Time for a wake-up call with the clocks

What would happen if we aimed at getting a better match between our waking hours and the available daylight, asks Dr Mayer Hillman

Friday, 25th October 2019 — By Dr Mayer Hillman


THIS weekend, we have little choice but to put our clocks back by an hour till the end of March.

In London the sun will set at 4.30pm on Sunday and earlier and earlier to the end of the year.

What would happen if we aimed at getting a better match between our waking hours and the available daylight, as we did during World War II?

That would mean that we would not change clocks at the end of October but instead keep them at their present setting (one hour ahead of GMT) till the end of next March when we would advance them by an additional hour (that would be two hours ahead of GMT).

In October of next year, we would put them back by an hour till the end of March of 2021 (to one hour ahead of GMT), as we always have done for about 100 years. If the proposal were adopted by parliament, it would be simple to enact.
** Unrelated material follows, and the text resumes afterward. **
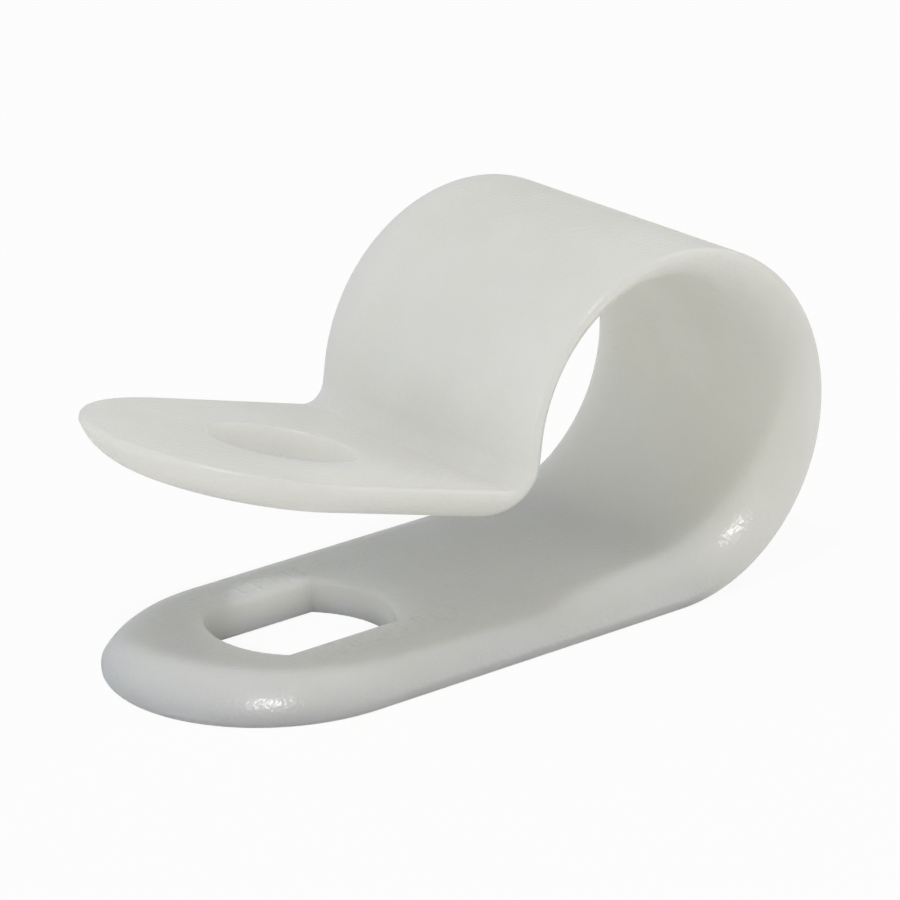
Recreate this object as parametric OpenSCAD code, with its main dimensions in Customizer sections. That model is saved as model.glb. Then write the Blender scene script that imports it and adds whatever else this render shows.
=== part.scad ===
// P clip: a cable clamp moulded in one piece from natural nylon.
// One strap of constant section makes the whole part. A flat leg with a fixing slot
// leads into a round loop for the cable. The loop ends in a short straight neck and a
// tight reverse bend, and the strap leaves that bend as a tab with a round screw hole.
// The loop springs open as moulded: the screw that joins tab and leg draws it shut.
//
// The origin is the centre of the fixing slot, on the leg's flat outer face, which is
// the face that rests on the panel. +X runs along the leg towards the loop, +Y across
// the strap, +Z away from the panel.

/* [Strap] */
// Width of the strap, measured on its flat outer face
strap_w = 12.7; // [11:0.1:16]
// Thickness of the strap
strap_t = 1.4; // [1.4:0.05:1.8]
// Radius of the broad round along both edges of the inner face, kind to the cable
crown_r = 2.5; // [2.5:0.1:3.5]
// How far that round reaches in from the edge of the strap
crown_inset = 2.1; // [1.5:0.05:2.1]
// Radius of the small round along both edges of the outer face
rim_r = 0.15; // [0.05:0.05:0.2]

/* [Leg] */
// Length of the leg, from its round tip to where the loop starts to rise
leg_l = 20.4; // [18:0.1:40]
// Distance from the tip of the leg to the centre of the fixing slot
slot_from_tip = 7.5; // [7:0.1:9]
// Length of the fixing slot, along the leg
slot_l = 6.7; // [6:0.1:8]
// Width of the fixing slot
slot_w = 5.2; // [4:0.1:5.6]
// Radius of the shallow arcs that close the slot's two ends
slot_end_r = 4; // [3.5:0.1:8]

/* [Loop] */
// Inner radius of the loop, which is half the width open to the cable
loop_r = 5.55; // [4:0.05:12]
// Angle that the strap turns through in the loop
loop_turn = 260.4; // [245:0.1:265]
// Length of the straight neck between the loop and the reverse bend
neck_l = 0.75; // [0.5:0.05:1.5]

/* [Tab] */
// Inside radius of the reverse bend, on the strap's outer face
bend_r = 0.8; // [0.4:0.05:1.2]
// Angle of the reverse bend
bend_turn = 96.2; // [90:0.1:105]
// Length of the tab, from the reverse bend to its round tip
tab_l = 13.1; // [12.5:0.1:20]
// Distance from the tip of the tab to the centre of its hole
hole_from_tip = 7.5; // [7:0.1:8.5]
// Diameter of the screw hole in the tab
hole_d = 5.5; // [4:0.1:6]

/* [Hidden] */
$fn = 96;

nylon = [0.76, 0.77, 0.74];

// Half width of the inner face that is left flat between the two broad rounds
flat_half = strap_w / 2 - crown_inset;
// Height of the loop's axis above the strap's outer face
axis_h = strap_t + loop_r;
// How far cutting tools reach past a face
past = 1;

// ---- section of the strap -------------------------------------------------------

// One half of the section: x from the strap's centreline to its edge, y from the
// outer face up to the inner face. The broad round starts level on the inner face and
// runs out at a slant, short of a quarter turn, just above the small round.
module half_section() {
    difference() {
        union() {
            square([flat_half, strap_t]);
            intersection() {
                translate([flat_half, strap_t - crown_r]) circle(r = crown_r);
                translate([flat_half, 0]) square([crown_inset, strap_t]);
            }
        }
        translate([strap_w / 2 - rim_r, 0]) rim_corner();
    }
}

// What the small round takes off the section's outer corner
module rim_corner() {
    difference() {
        square([rim_r + past, rim_r]);
        translate([0, rim_r]) circle(r = rim_r);
    }
}

// The whole section, symmetrical about the strap's centreline
module strap_section() {
    half_section();
    mirror([1, 0]) half_section();
}

// ---- stretches of the strap -----------------------------------------------------
// Each stretch starts at the origin and heads along +X with its outer face on z = 0.

// A straight stretch
module straight(length) {
    rotate([90, 0, 90]) linear_extrude(height = length) strap_section();
}

// The round end of the strap: half of the section turned about the end's own centre
module round_end() {
    rotate([0, 0, -90]) rotate_extrude(angle = 180) half_section();
}

// The loop: a stretch that curls up and over, its inner face towards the axis
module loop() {
    translate([0, 0, axis_h])
        rotate([90, 90, 0])
            rotate_extrude(angle = loop_turn)
                translate([axis_h, 0]) rotate(90) strap_section();
}

// The reverse bend: a stretch that dips down, its outer face towards the axis
module reverse_bend() {
    translate([0, 0, -bend_r])
        rotate([90, bend_turn - 90, 0])
            rotate_extrude(angle = bend_turn)
                translate([bend_r, 0]) rotate(-90) strap_section();
}

// Each of these moves its children on to the end of a stretch
module past_loop() {
    translate([0, 0, axis_h])
        rotate([0, -loop_turn, 0])
            translate([0, 0, -axis_h]) children();
}

module past_neck() {
    translate([neck_l, 0, 0]) children();
}

module past_bend() {
    translate([0, 0, -bend_r]) rotate([0, bend_turn, 0]) translate([0, 0, bend_r]) children();
}

// ---- leg, tab and whole strap ---------------------------------------------------

// The fixing slot: parallel sides, closed at each end by an arc flatter than a
// semicircle, so that the ends meet the sides in corners.
module slot_profile() {
    for (end = [0, 1]) mirror([end, 0]) intersection() {
        translate([0, -slot_w / 2]) square([slot_l / 2, slot_w]);
        translate([slot_l / 2 - slot_end_r, 0]) circle(r = slot_end_r);
    }
}

// The flat leg, from its round tip to the foot of the loop
module leg() {
    difference() {
        translate([strap_w / 2 - leg_l, 0, 0]) {
            straight(leg_l - strap_w / 2);
            mirror([1, 0, 0]) round_end();
        }
        translate([slot_from_tip - leg_l, 0, -past])
            linear_extrude(height = strap_t + 2 * past) slot_profile();
    }
}

// The tab, with its screw hole square through the strap
module tab() {
    difference() {
        union() {
            straight(tab_l - strap_w / 2);
            translate([tab_l - strap_w / 2, 0, 0]) round_end();
        }
        translate([tab_l - hole_from_tip, 0, -past])
            cylinder(d = hole_d, h = strap_t + 2 * past);
    }
}

// The whole strap, laid stretch by stretch from the foot of the loop
module clip_strap() {
    color(nylon) translate([leg_l - slot_from_tip, 0, 0]) {
        leg();
        loop();
        past_loop() {
            straight(neck_l);
            past_neck() {
                reverse_bend();
                past_bend() tab();
            }
        }
    }
}

clip_strap();
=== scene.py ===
# %% [markdown]
# # P clip in natural nylon
# A P clip holds one cable or hose against a panel. It is a single strap of moulded nylon: a flat leg
# with a fixing slot, a round loop for the cable, and a tab with a screw hole that springs up until the
# screw draws it down to the leg.
#
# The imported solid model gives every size. This script remakes the strap as one smooth skin, so that
# each edge can have the small round that a mould leaves, and then gives it the translucent, slightly
# yellow white of undyed nylon.

import math

import bmesh
import bpy
import numpy as np
from mathutils import Matrix


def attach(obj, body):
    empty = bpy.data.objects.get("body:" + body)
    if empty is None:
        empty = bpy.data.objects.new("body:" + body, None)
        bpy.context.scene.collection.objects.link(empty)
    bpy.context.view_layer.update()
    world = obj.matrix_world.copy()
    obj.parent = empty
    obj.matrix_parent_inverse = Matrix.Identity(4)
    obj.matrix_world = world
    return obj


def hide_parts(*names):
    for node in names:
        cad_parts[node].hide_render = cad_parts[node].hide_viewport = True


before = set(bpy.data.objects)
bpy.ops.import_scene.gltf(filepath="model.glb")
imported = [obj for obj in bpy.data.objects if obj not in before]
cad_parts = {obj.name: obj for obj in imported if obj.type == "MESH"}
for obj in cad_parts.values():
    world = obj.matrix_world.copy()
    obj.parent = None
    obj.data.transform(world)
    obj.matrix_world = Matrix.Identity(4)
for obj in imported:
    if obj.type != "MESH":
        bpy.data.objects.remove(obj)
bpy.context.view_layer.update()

# %% [markdown]
# ## Sizes
# The sizes repeat those of the solid model, in millimetres. The strap is measured on its outer face,
# the flat one that rests on the panel: `s` runs along that face from the tip of the leg to the tip of
# the tab, `y` runs across the strap, and `n` rises from the outer face to the inner one.

# %% Sizes of the strap, in millimetres
MM = 0.001

STRAP_W = 12.7
HALF_W = STRAP_W / 2
STRAP_T = 1.4
CROWN_R = 2.5
CROWN_INSET = 2.1
RIM_R = 0.15

LEG_L = 20.4
SLOT_FROM_TIP = 7.5
SLOT_L = 6.7
SLOT_W = 5.2
SLOT_END_R = 4.0

LOOP_R = 5.55
LOOP_TURN = math.radians(260.4)
NECK_L = 0.75
BEND_R = 0.8
BEND_TURN = math.radians(96.2)
TAB_L = 13.1
HOLE_FROM_TIP = 7.5
HOLE_D = 5.5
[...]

A comprehensive study I conducted 30 years ago of the likely effects of this change on all the main activities and spheres of society and the economy concluded that the advantages would far outweigh the disadvantages.

Most people prefer daylight to darkness in the latter part of the day. Witness the change in mood in the spring when we have lighter evenings again. The proposed change would result in an extra hour of daylight being enjoyed after coming home in the evenings of every day of the year.

As the great majority of us get up after sunrise for most of the year, the extra hour of morning darkness would affect people only in the winter months.

Dusk acts as a curfew for many people: most of the elderly like to be home before dark and parents do not like their children to be out when it is dark.

Dr Mayer Hillman

It would lead to more social, leisure and recreational activities involving getting out of the home. For instance, for sports, gardening or just going for a walk, all activities which people would have significantly more opportunities to enjoy. Lighter evenings would also enable them to make more use of their weekends.

As a consequence, public health would be improved.

The clock change would achieve a reduction in road casualties. Far more journeys could be made in daylight in the evenings as would have to be made in the extra hour of early morning darkness of the winter only.

Far more deaths and injuries on the roads occur between 3pm and 6pm in the gloomy winter months, especially when Saturdays and Sundays are included.

Indeed one of the primary reasons for opposing the change in the past was that the lives of children would be put at greater risk by having to go to school in the dark on winter mornings.

This focus is ill-placed: more deaths and injuries occur in their leisure time travel in the reduced amount of daylight hours of the late afternoon than on school days in the winter.

Moreover there is much less activity in the early morning during the three weeks of the Christmas holidays when mornings are at their darkest.

Small wonder that all the organisations with a direct responsibility for cutting down the number of casualties on the roads, such as the Royal Society for the Prevention of Accidents, whole­heartedly support the change.

Nowadays far fewer people, such as postmen, dairy farmers and builders, start work early in the day and therefore have to contend with the additional hour of morning darkness in the winter. But in any case they too have leisure lives and would gain throughout the year from more evening daylight. In any case, work could start an hour later in the winter, as in Scandinavia, in the few affected areas of activity.

Any government introducing this reform is likely to reap substantial political rewards, particularly as opinion polls over the years have repeatedly shown that a substantial majority of the public strongly favours it. So why have successive governments fought shy of doing it?

The main reason appears to be narrow political expediency and a fear of alienating some voters, especially in Scotland.

Their judgment has been distorted by a lack of knowledge or misrep­resentation of facts.

The Scots would derive very similar benefits as the rest of the country.

It must be rare to find a means of vastly improving the quality of life of nearly everyone, men, women and children alike – and for it to cost nothing.

• Dr Mayer Hillman is Senior Fellow Emeritus, Policy Studies Institute, University of Westminster.